Silvera Guillaume, responsable de la protection civile dans le Sud, confirme que les choses ne sont pas roses, trois semaines après. « Il y a certainement des aides qui sont venues, mais la réponse n’est pas proportionnelle à la catastrophe, se plaint-il. Sur environ 35 ONG qui sont sur le terrain, seulement une dizaine a en réalité les moyens qu’il faut. À cause de cela, des zones restent encore démunies », dit-il.
Aide insuffisante
Les rues sont encore la chambre de centaines de personnes. Par manque de bâches, elles s’abritent contre le soleil sous des draps. Mais la saison cyclonique est en plein déroulement et les pluies se font menaçantes. « J’étais responsable de la réponse à l’ouragan Matthew dans la Grande-Anse, et je peux vous dire que c’est beaucoup plus compliqué de gérer un séisme, reconnaît Guillaume. Nous avons besoin de bâches. Et nous ne voulons pas installer des gens dans des tentes, qui vont devenir des camps. »

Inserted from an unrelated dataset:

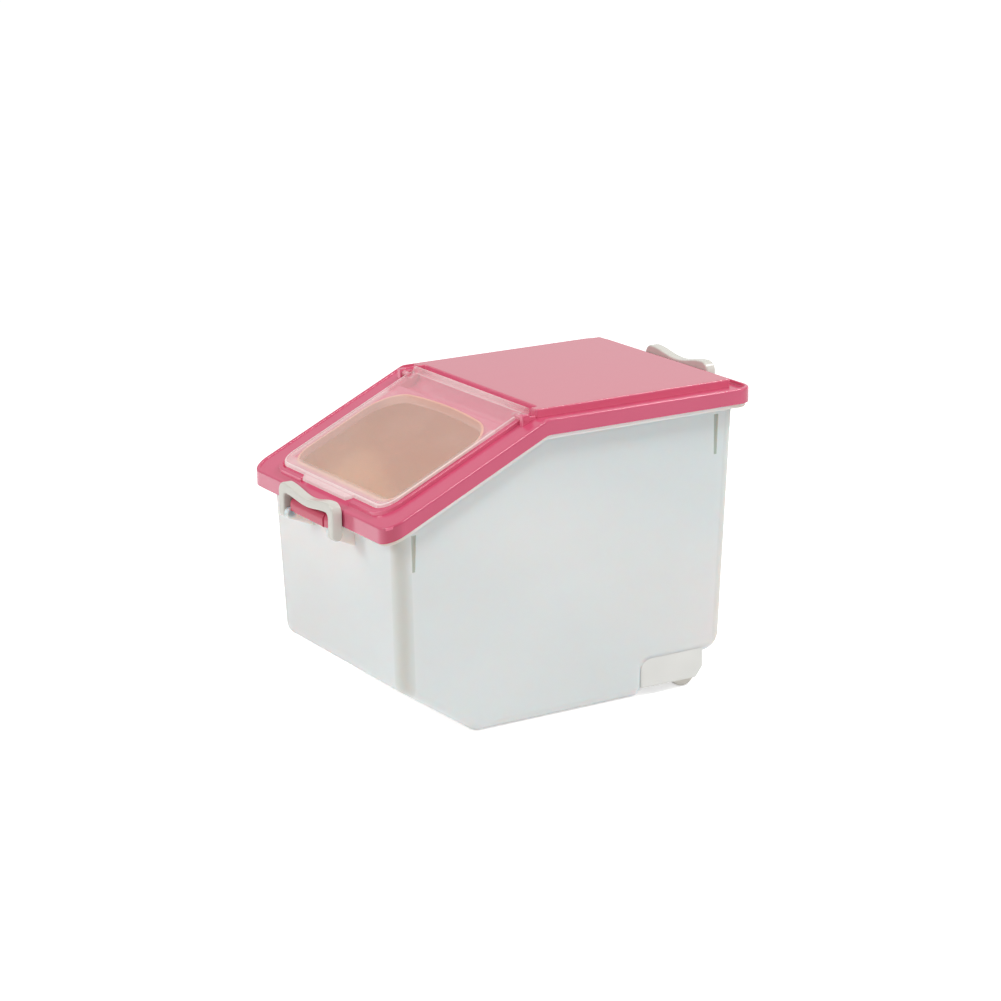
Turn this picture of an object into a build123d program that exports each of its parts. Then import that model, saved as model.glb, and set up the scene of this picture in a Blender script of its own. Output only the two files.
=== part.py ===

À Jonc Tiby, Jean Jonas Piard, un responsable dans une organisation locale, craint que la famine ne commence à s’installer. « Les gens viennent nous trouver et nous n’avons rien à leur donner. Nos appels au maire sont restés sans réponse. Et il y a des enfants qui souffrent de faim en ce moment. Je fais des dettes pour leur acheter quelques bonbons, c’est tout. »
Dans le département des Nippes, très touché après le tremblement de terre, Christella Saintulaire, une jeune femme, se plaint que sa famille n’ait pas reçu d’aide non plus. Tout ce dont elle a bénéficié depuis trois semaines, ce sont de quelques sachets d’eau qu’elle a été chercher chez le curé de la zone. « L’aide est très mal distribuée, dit-elle. Certains ont beaucoup et d’autres n’ont rien. J’habite à quinze minutes à pied du centre-ville, pourtant rien ne nous est parvenu. »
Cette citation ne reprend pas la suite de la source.